DAVID C. ATHERTON
Thorley D. Briggs 1953 Associate Professor of the Humanities
David C. Atherton is a scholar of literature, focusing primarily on Japan’s early modern period (also known as the Edo or Tokugawa period, ca. 1600-1867). His work seeks to understand how the intrinsic, literary dynamics of early modern texts interacted with and shaped the social, cultural, and political worlds beyond the page in an age of burgeoning literacy and flourishing manuscript and print culture.
His first book, Writing Violence: The Politics of Form in Early Modern Japanese Literature (Columbia University Press, 2023) offers a new approach to understanding the challenging formal features of Edo-period popular fiction. Focusing on depictions of violence—one of the most fraught topics for a peaceful polity ruled over by warriors—the book reveals how the seemingly formulaic dynamics of early modern literature had the potential to alter the perception of time and space, make social and economic forces visible, defamiliarize conventions, give voice to the socially peripheral, and reshape the contours of community. Writing Violence was named a 2024 Choice Outstanding Academic Title and was described in Monumenta Nipponica as “a revelatory work…that will surely become a milestone in the study of early modern Japanese literature.” An interview about the book is available for listening here.
Atherton is currently writing a second book, The Postponed Death of the Author: Creativity at the Edge of Life in Early Modern Japan. The book explores early modern creative selfhood and the social and aesthetic uses of authorship through the genre-bending, eccentrically self-referential late works of the polymathic writer Ueda Akinari (1734-1809).

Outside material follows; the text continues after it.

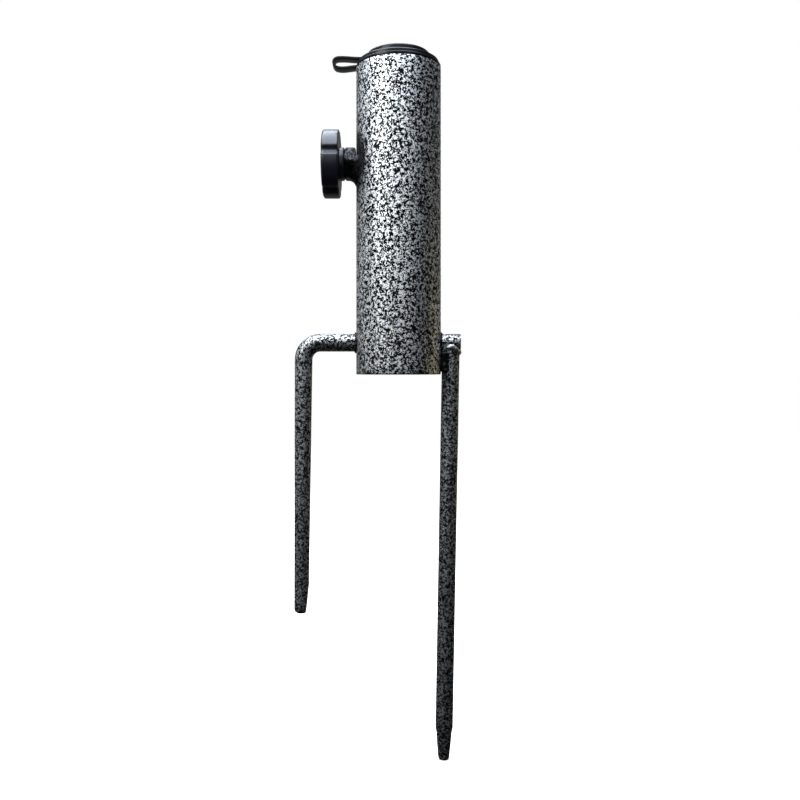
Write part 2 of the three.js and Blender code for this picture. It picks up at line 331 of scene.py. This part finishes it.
def swept_rings(path, radii, sides):
    """Rings of a round bar along a path in the XZ plane."""
    across = Vector((0, 1, 0))
    rings = []
    for i, (point, radius) in enumerate(zip(path, radii)):
        tangent = (path[min(i + 1, len(path) - 1)] - path[max(i - 1, 0)]).normalized()
        side = tangent.cross(across)
        if radius < 1e-7:
            rings.append([point])
            continue
        angles = [2 * math.pi * k / sides for k in range(sides)]
        rings.append([point + radius * (math.cos(a) * across + math.sin(a) * side) for a in angles])
    return rings


def add_piece(name, bm, material, sharp_deg=40):
    bmesh.ops.remove_doubles(bm, verts=bm.verts, dist=1e-7)
    bmesh.ops.recalc_face_normals(bm, faces=bm.faces)
    mesh = bpy.data.meshes.new(name)
    bm.to_mesh(mesh)
    bm.free()
    mesh.materials.append(material)
    mesh.shade_smooth()
    mesh.set_sharp_from_angle(angle=math.radians(sharp_deg))
    piece = bpy.data.objects.new(name, mesh)
    bpy.context.scene.collection.objects.link(piece)
    return piece


def apply_modifiers(piece):
    """Turns the piece's modifiers into mesh."""
    depsgraph = bpy.context.evaluated_depsgraph_get()
    mesh = bpy.data.meshes.new_from_object(piece.evaluated_get(depsgraph))
    piece.modifiers.clear()
    piece.data = mesh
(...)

Atherton’s recent publications in journals and edited volumes include: “The Invention of Authorship in Early Modern Japan: Theorizing Commercial Creativity in the Fiction of Miyako no Nishiki,” (The Journal of Japanese Studies, 2025); “The Author as Protagonist: Professionalizing the Craft of the Kusazōshi Writer,” (Monumenta Nipponica, 2020); “Ideal Families in Crisis: Official and Fictional Archetypes at the Turn of the 19th Century” (in What Is a Family? Answers from Early Modern Japan, University of California Press, 2019); and “Space, Identity, and Self-Definition: The Forest in Khun Chang Khun Phaen,” (in Five Studies on Khun Chang Khun Phaen: The Many Faces of a Thai Literary Classic, University of Washington Press, 2017).
Atherton received his Ph.D. in Japanese literature from Columbia University in 2013. He holds an M.A. in classical Thai literature from the University of Wisconsin-Madison (2006) and an A.B. from Harvard, where he focused on Chinese literature and film (2000). Prior to joining EALC, he taught at the University of Colorado, Boulder. He teaches a wide range of undergraduate and graduate courses on Japanese literature and culture, as well as the popular Gen Ed course “Creativity.” He is a recipient of the Roslyn Abramson Award for “excellence and sensitivity in teaching undergraduates,” awarded by the Faculty of Arts and Sciences, and the Everett Mendelsohn Award for Excellence in Mentoring, awarded by the Harvard Graduate Student Council. He was voted a “Favorite Professor” by the Class of 2025.